» **RAW DATA**

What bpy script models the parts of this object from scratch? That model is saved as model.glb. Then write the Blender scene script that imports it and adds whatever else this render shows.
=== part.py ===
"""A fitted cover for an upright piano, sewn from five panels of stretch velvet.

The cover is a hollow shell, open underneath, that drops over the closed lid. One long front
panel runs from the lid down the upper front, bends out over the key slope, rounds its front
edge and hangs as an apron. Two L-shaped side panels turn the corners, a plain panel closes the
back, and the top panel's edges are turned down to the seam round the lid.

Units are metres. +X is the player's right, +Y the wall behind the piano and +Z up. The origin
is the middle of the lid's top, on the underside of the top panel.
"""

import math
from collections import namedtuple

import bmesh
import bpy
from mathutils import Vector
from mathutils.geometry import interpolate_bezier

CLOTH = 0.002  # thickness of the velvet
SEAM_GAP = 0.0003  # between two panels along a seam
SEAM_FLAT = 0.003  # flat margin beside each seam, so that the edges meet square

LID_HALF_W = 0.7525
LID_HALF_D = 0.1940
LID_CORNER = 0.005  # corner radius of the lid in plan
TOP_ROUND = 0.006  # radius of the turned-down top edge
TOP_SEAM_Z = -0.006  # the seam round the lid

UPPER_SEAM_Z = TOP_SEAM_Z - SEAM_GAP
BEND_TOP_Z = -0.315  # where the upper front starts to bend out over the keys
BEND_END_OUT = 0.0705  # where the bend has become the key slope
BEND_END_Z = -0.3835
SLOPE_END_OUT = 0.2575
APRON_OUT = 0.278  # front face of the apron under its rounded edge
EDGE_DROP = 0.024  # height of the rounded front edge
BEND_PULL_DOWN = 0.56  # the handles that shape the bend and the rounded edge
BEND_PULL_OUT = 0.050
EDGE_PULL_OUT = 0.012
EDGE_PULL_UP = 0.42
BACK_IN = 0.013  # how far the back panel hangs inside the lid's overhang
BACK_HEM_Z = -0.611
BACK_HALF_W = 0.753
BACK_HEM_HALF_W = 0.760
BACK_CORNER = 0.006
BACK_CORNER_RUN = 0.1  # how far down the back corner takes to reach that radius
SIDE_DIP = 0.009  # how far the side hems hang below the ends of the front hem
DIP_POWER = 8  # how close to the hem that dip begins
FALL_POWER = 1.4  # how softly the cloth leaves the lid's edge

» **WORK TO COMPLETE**
Please repeat word for word the lines above that run from the beginning through the line containing "TOP_SEAM_Z = -0.006", keeping both the first and that last line.

» **TASK SOLUTION**
What bpy script models the parts of this object from scratch? That model is saved as model.glb. Then write the Blender scene script that imports it and adds whatever else this render shows.
=== part.py ===
"""A fitted cover for an upright piano, sewn from five panels of stretch velvet.

The cover is a hollow shell, open underneath, that drops over the closed lid. One long front
panel runs from the lid down the upper front, bends out over the key slope, rounds its front
edge and hangs as an apron. Two L-shaped side panels turn the corners, a plain panel closes the
back, and the top panel's edges are turned down to the seam round the lid.

Units are metres. +X is the player's right, +Y the wall behind the piano and +Z up. The origin
is the middle of the lid's top, on the underside of the top panel.
"""

import math
from collections import namedtuple

import bmesh
import bpy
from mathutils import Vector
from mathutils.geometry import interpolate_bezier

CLOTH = 0.002  # thickness of the velvet
SEAM_GAP = 0.0003  # between two panels along a seam
SEAM_FLAT = 0.003  # flat margin beside each seam, so that the edges meet square

LID_HALF_W = 0.7525
LID_HALF_D = 0.1940
LID_CORNER = 0.005  # corner radius of the lid in plan
TOP_ROUND = 0.006  # radius of the turned-down top edge
TOP_SEAM_Z = -0.006  # the seam round the lid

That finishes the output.